Doom spending menjadi fenomena yang marak terjadi di kalangan Generasi Z.
Fenomena ini dilakukan dengan berbelanja secara berlebihan untuk mengatasi tekanan emosional, biasanya karena pengaruh lingkungan kerja.
Tentunya jika dibiarkan fenomena ini dapat memberikan dampak yang negatif karena dapat berpengaruh untuk keuangan jangka panjang.
Tidak hanya itu, fenomena ini juga dapat mengganggu kualitas kehidupan di masa depan.
Oleh karenanya penting bagi Anda untuk memahami doom spending ini, termasuk dampak dan cara mengatasinya.
Pada artikel ini GajiHub akan menjelaskan secara lengkap mengenai doom spending mulai dari pengertiannya, ciri-ciri, dampak, dan juga cara mengatasinya.
Untuk penjelasan lebih lengkapnya Anda dapat menyimaknya di bawah ini:
Apa yang Dimaksud dengan Doom Spending?

Doom spending merupakan sebuah fenomena di mana seseorang berbelanja secara berlebihan dan impulsif untuk hal-hal yang sebenarnya tidak dibutuhkan.
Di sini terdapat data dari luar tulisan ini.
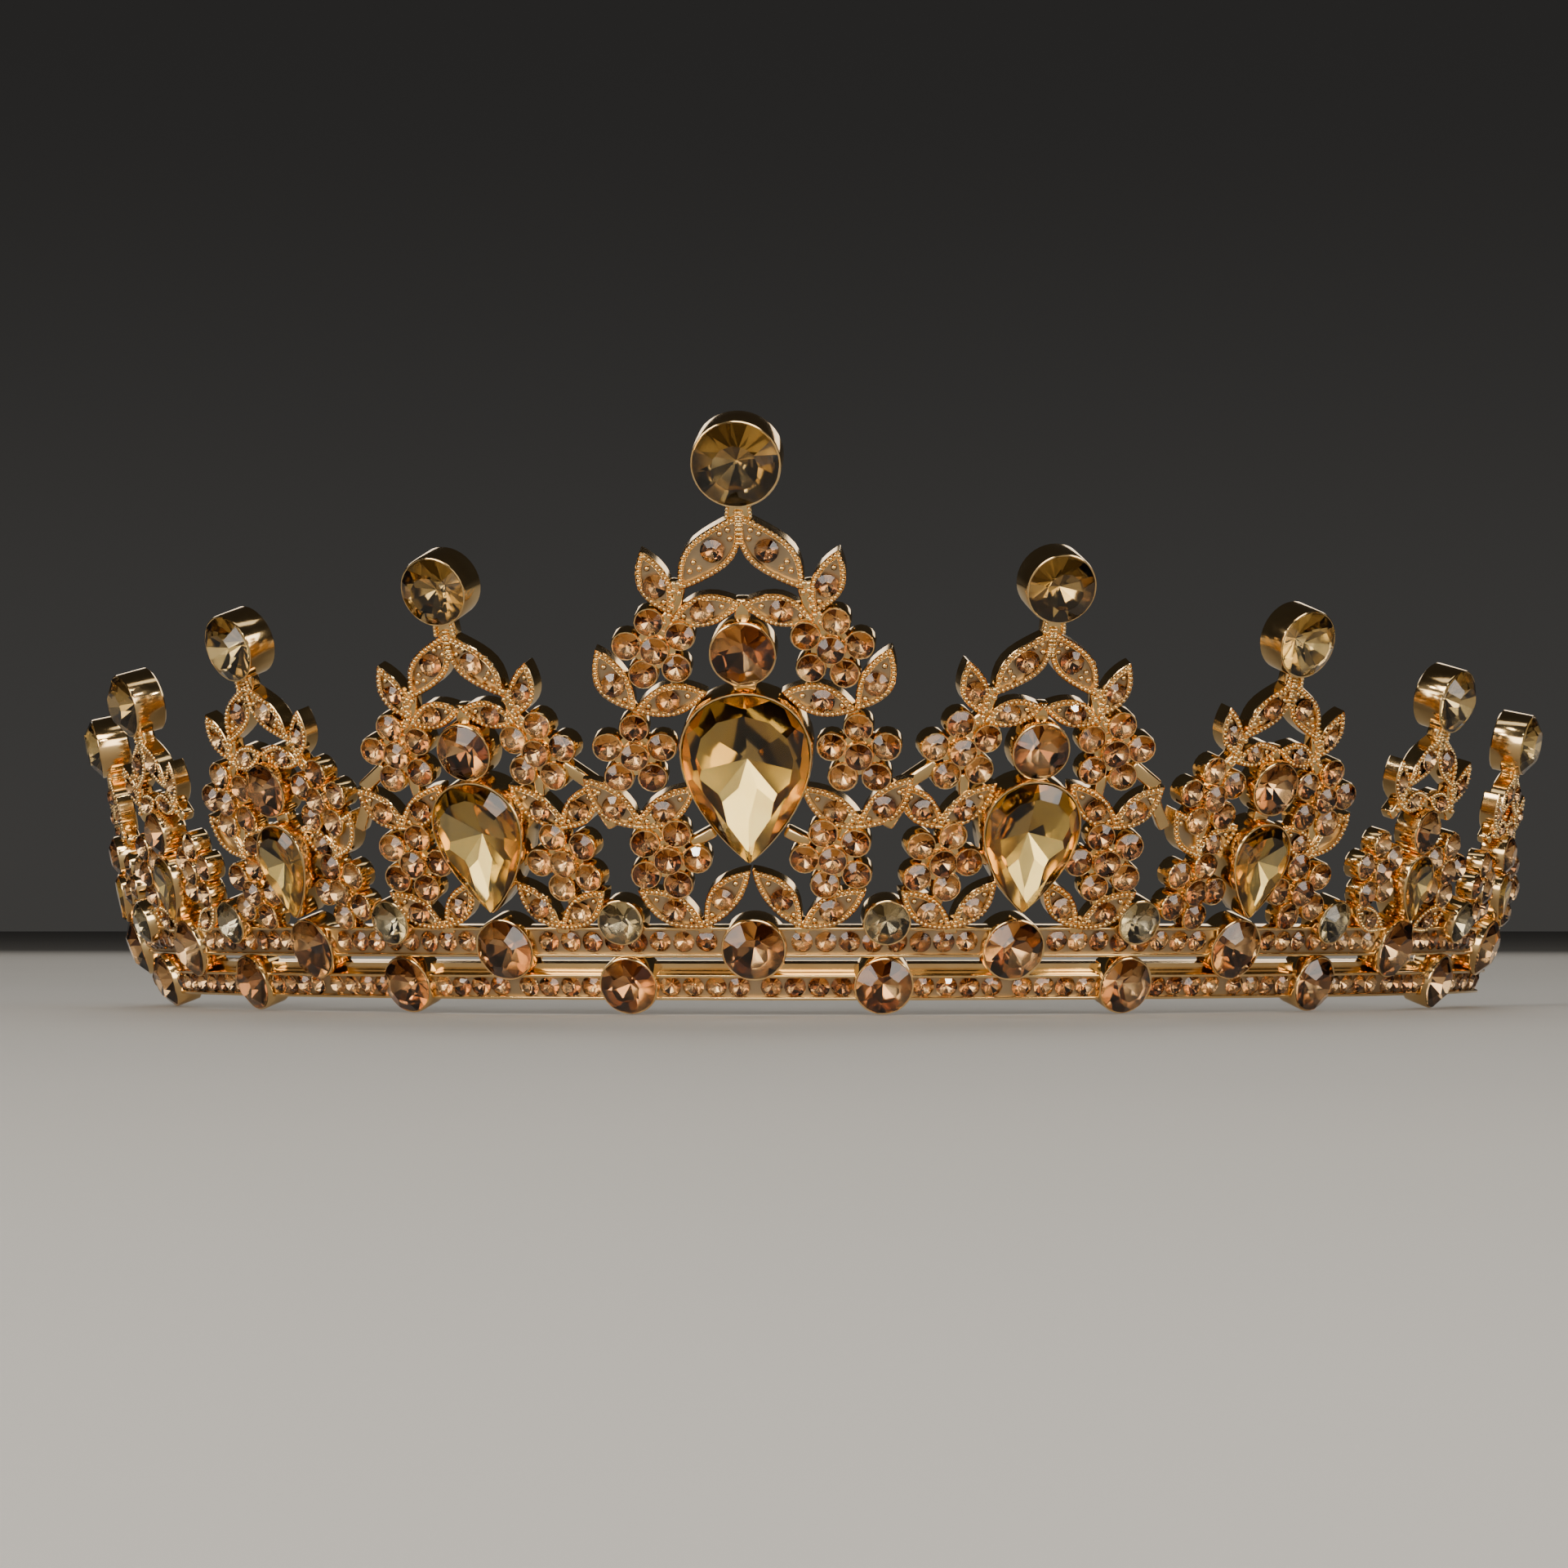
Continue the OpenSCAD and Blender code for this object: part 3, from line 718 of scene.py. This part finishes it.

Fenomena ini marak terjadi di kalangan anak muda, khususnya Generasi Z.
Mereka melakukannya sebagai pelarian dari stres atau kecemasan ekonomi di mana dilakukan dengan cara menikmati hidup alih-alih menabung.
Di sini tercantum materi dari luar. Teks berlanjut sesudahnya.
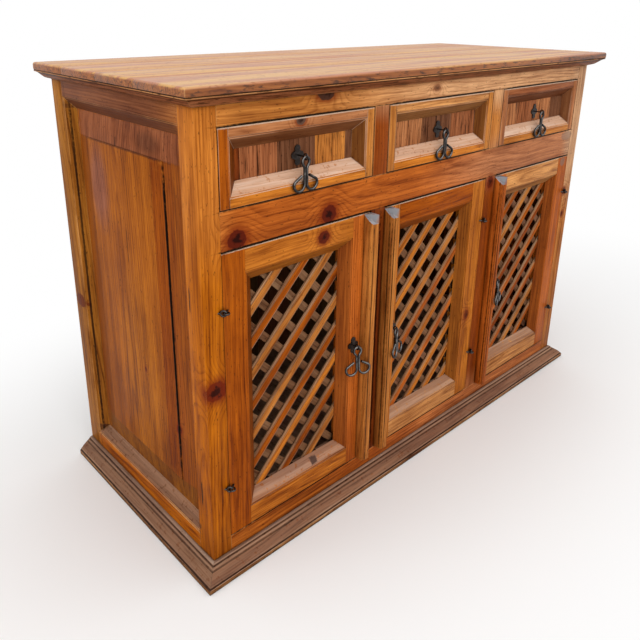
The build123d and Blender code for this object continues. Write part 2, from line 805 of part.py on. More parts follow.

Ada berbagai emosi negatif yang dapat mendorong seseorang berbelanja secara berlebihan, mulai dari kecemasan, stres, hingga ketakutan terhadap masa depan.
Jadi, dalam doom spending ini dilakukan seseorang untuk mengatasi rasa pesimis terhadap keadaan ekonomi dan masa depan yang suram.
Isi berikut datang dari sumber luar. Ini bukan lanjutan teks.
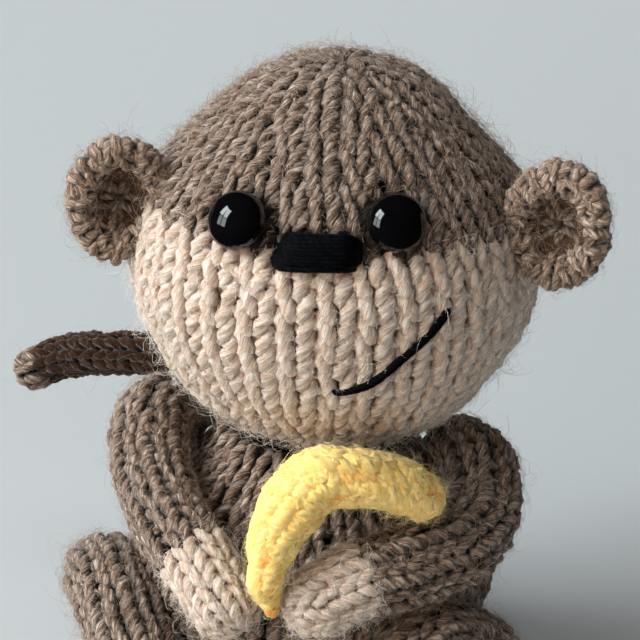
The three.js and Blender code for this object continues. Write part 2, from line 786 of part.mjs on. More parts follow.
function makeLeg(side) {
  const { cover, end, stuffing } = limbPieces(legs[side], []);
  return [
    meshOf(`leg_${side}`, cover, BROWN),
    meshOf(`foot_${side}`, end, CREAM),
    meshOf(`leg_stuffing_${side}`, stuffing, WHITE_FIBRE),
  ];
}

function makeTail() {
  const beside = bodySolid(GAP).subtract(ball(tailSeat.middle, TAIL_RADIUS + 0.15));
  return meshOf('tail', cutBy(limb(tailStops, { sides: 10 }), beside), BROWN);
}

function makeBanana() {
  return meshOf('banana', limb(bananaStops, {}), YELLOW);
}

const monkey = new THREE.Group();
monkey.name = 'knitted_monkey';
monkey.add(...makeBody(), makeNeck(), makeHead());
for (const side of ['right', 'left']) monkey.add(...makeArm(side), ...makeLeg(side));
monkey.add(makeTail(), makeBanana());

export default monkey;
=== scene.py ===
"""Looks of a hand-knitted toy monkey that sits and hugs a knitted banana.

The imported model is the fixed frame. Every cover is knitted again here: each row of
stitches is one closed strand of three-ply yarn that loops over a smooth form, and the
forms follow the same sizes and routes as the solids. Lengths in the classes are in
millimetres, and every mesh is made in metres in the row's frame.
"""

from __future__ import annotations

import logging
import math
from abc import ABC, abstractmethod
from dataclasses import dataclass, field, replace
from enum import Enum
from typing import ClassVar

import bmesh
import bpy
import numpy as np
from bmesh.types import BMesh
from bpy.types import ID, Curve, Material, Mesh, Node, NodeSocket, Object
from mathutils import Matrix, Quaternion, Vector


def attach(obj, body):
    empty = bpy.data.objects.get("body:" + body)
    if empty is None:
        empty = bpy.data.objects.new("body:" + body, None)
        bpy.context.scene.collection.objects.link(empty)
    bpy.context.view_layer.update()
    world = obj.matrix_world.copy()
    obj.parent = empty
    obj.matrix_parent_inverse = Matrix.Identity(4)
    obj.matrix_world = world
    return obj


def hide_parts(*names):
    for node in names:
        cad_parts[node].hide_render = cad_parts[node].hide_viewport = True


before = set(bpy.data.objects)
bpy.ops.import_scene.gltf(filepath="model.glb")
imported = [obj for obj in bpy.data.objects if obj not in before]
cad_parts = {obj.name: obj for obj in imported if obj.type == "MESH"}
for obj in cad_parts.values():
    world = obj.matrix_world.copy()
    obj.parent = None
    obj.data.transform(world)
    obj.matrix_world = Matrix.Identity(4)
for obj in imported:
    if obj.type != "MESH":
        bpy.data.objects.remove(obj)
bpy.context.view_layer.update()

LOG = logging.getLogger("monkey")
Colour = tuple[float, float, float, float]
Point = tuple[float, float, float]
MM = 0.001
TINY = 1e-6
IMAGE_SIDE = 640
HEAD_CENTRE = np.array([1.1, 0.0, 58.074])
HEAD_TURN = 6.0  # Degrees about the upright.
HEAD_RADIUS = 23.8
CROWN_DRAW_IN = 2.3
CROWN_DRAW_IN_ANGLE = 45  # Degrees from the top, as the spreads below.
CROWN_DRAW_IN_SPREAD = 28
TOP_DROP = 0.9
TOP_DROP_SPREAD = 20
BODY_RADIUS = 21.9
BODY_HEIGHT = 35.6
FULL_ROUND = 32  # Stitches round the head and the body.
SHADE_OFF = -1.9  # The dark skin of painted shade behind the loops, under the surface of the head or the body.
STUFFING_OFF = -2.6
LEAST_GIRTH = 6.0  # Keeps steps round a form finite near its poles.
BAKED_STRANDS = 0.94  # A bake map holds the strands up to here, and the skins above.


class Side(Enum):
    """The toy's own side that a paired piece is on."""

    RIGHT = "right"
    LEFT = "left"

    @property
    def sign(self) -> float:
        """Which way the side lies along X."""
        return -1.0 if self is Side.RIGHT else 1.0


class Walk(Enum):
    """Which way the V of a stitch opens along its form."""

    TO_END = 1.0
    TO_START = -1.0


@dataclass(frozen=True)
class Layer:
    """A colour that shows where a value passes a smooth step."""

    value: NodeSocket
    low: float
    high: float
    share: float
    colour: Colour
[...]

Akhirnya banyak yang memilih untuk berbelanja, meski pada saat itu keadaan ekonomi sedang tidak stabil.

Baca Juga: Fenomena Job Hugging, Ini Penyebab dan Dampaknya
Apa Ciri-Ciri dari Doom Spending?

Untuk mengetahui apakah Anda salah satu orang yang mengalami fenomena ini, berikut ciri-cirinya yang penting untuk Anda ketahui:
1. Impulsif Berbelanja Tanpa Pertimbangan
Ciri yang pertama adalah melakukan belanja secara impulsif tanpa adanya pertimbangan.
Misalnya pertimbangan kebutuhan, anggaran yang dimiliki, hingga konsekuensinya.
Biasanya mereka berbelanja tanpa direncanakan dan terjadi secara tiba-tiba yang biasanya terjadi karena dorongan emosional.
2. Berutang untuk Belanja
Ciri yang kedua adalah berutang untuk berbelanja.
Banyak dari mereka yang doom spending menggunakan kartu kredit untuk berbelanja, termasuk mengambil pinjaman untuk gaya hidup konsumtif ini.
Jika ini dibiarkan dapat membuat seseorang sulit untuk keluar, khususnya ketika biaya kebutuhan hidup semakin meningkat dan tidak diimbangi dengan pendapatan yang sepadan.
Baca Juga: Ramai Istilah Quiet Covering di Tempat Kerja, Apa Itu?
3. Berbelanja karena Stres
Fenomena ini juga membuat seseorang berbelanja karena stres.
Dibandingkan belanja untuk memenuhi kebutuhan hidup, mereka justru berbelanja karena adanya tekanan emosional.
Mereka menikmati kesenangan sesaat dengan berbelanja tanpa mempedulikan efek jangka panjangnya.
Padahal cara ini juga tidak menyelesaikan akar masalah yang menjadi penyebab stres tersebut.
4. Abai dengan Kondisi Keuangan
Ciri-ciri berikutnya adalah abai dengan kondisi keuangan mereka sendiri.
Tentunya ketika berbelanja mereka paham bahwa memiliki anggaran yang terbatas, namun mereka tetap membeli barang-barang yang tidak dibutuhkan.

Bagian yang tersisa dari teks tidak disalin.